An unwilling inhabitant of Georgia, Leo is initially distant and cold toward his Southern wife, Lucille—played by the warm and engaging Ann Michels. Once Leo is sentenced to be hanged, Lucille dismisses her frivolous concern for picnics and such niceties as she becomes an unwavering voice for her husband’s defense. “You Don’t Know This Man,” she sings resolutely. In the second act, Leo and Lucille share a tender moment as they revisit their forgotten love for one another and sing “All the Wasted Time.” Any hesitation about this story being turned into a musical should be disappear in the wake of these moments of poignant humanity evoked by Uhry and Brown.

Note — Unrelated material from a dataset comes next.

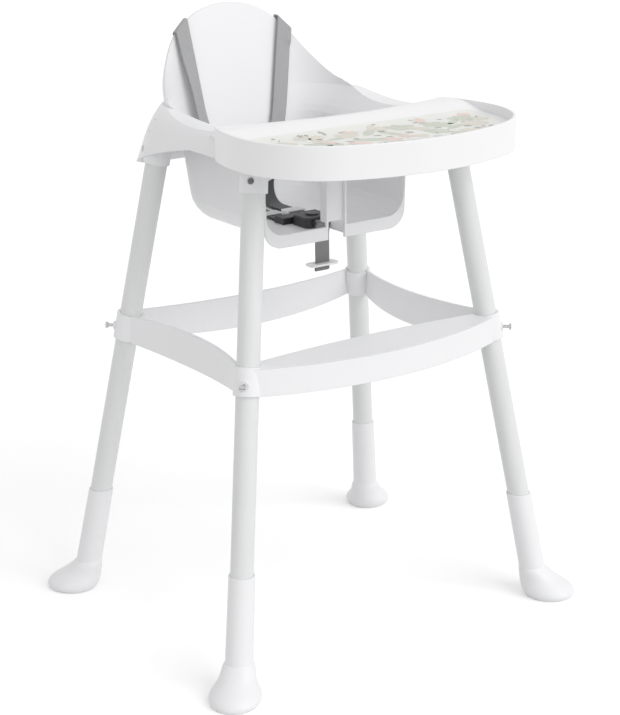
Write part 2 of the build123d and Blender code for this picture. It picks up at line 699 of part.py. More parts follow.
def make_tray():
    """Make the tray: a rimmed dish with a ledge, hooks that run under the deck's lip, and runners."""
    with BuildPart() as dish:
        with BuildSketch(Plane.XY.offset(tray_bottom)):
            add(tray_plan(tray_rim))
        extrude(amount=tray_height + wall)
        extrude(above_floor(0), amount=wide, both=True, mode=Mode.INTERSECT)
    with BuildPart() as under:
        with BuildSketch(Plane.XY.offset(tray_bottom)):
            add(tray_plan(tray_wall))
        extrude(amount=tray_height)
        extrude(above_floor(tray_wall), amount=wide, both=True, mode=Mode.SUBTRACT)
    with BuildPart() as hooks:
        with BuildSketch(Plane.XY.offset(deck_z - wall - slide_gap - hook_depth)):
            add(tray_plan(tray_wall / 2))
            Rectangle(2 * (deck_half + deck_lip - hook_reach), wide, mode=Mode.SUBTRACT)
            with Locations((0, mid_y - hook_back)):
                Rectangle(wide, hook_length, align=(Align.CENTER, Align.MAX), mode=Mode.INTERSECT)
        extrude(amount=hook_depth)
    with BuildPart() as tray:
        with BuildSketch(Plane.XY.offset(tray_bottom)):
            add(tray_plan(0))
        extrude(amount=tray_height)
        fillet(tray.edges().group_by(Axis.Z)[-1], tray_rim_round)
        add(dish.part, mode=Mode.SUBTRACT)
        add(under.part, mode=Mode.SUBTRACT)
        with BuildSketch(Plane.XY.offset(tray_bottom)):
            with Locations((0, seam_y)):
                Rectangle(2 * tray_cut_half, tray_rear_cut,
                          align=(Align.CENTER, Align.MAX))
        extrude(amount=deck_z + slide_gap - tray_bottom, mode=Mode.SUBTRACT)
        with BuildSketch(Plane.XY.offset(deck_z + slide_gap)):
            with GridLocations(2 * runner_x, 0, 2, 1):
                with Locations((0, mid_y - runner_back)):
                    Rectangle(runner_width, runner_length, align=(Align.CENTER, Align.MAX))
        extrude(amount=tray_floor - tray_wall / 2 - deck_z - slide_gap)
        add(hooks.part)
    return tray.part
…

This musical was Brown’s Broadway debut, but the emotive and period-setting music shows no signs of inexperience; at times, even, the musical styling favorably recalls that of Stephen Sondheim. The gravity of the plot and the intensity of Brown’s music are complemented by the effective simplicity of the set, designed by Kate Sutton-Johnson—who recently won an Ivey Award as an emerging artist.

Other noteworthy performances are given by Randy Schmeling as the drunken reporter who fuels the sensationalism of Leo’s trial, Shawn Hamilton as the chilling chain-gain member who testifies against Leo, and Caroline Innerbichler as the sweet teen whose murder spawns the events that play out on stage.

This work, which originated on Broadway a decade ago, is a sobering look at history and a refreshing take on the American musical. Make sure to catch this Parade while you can.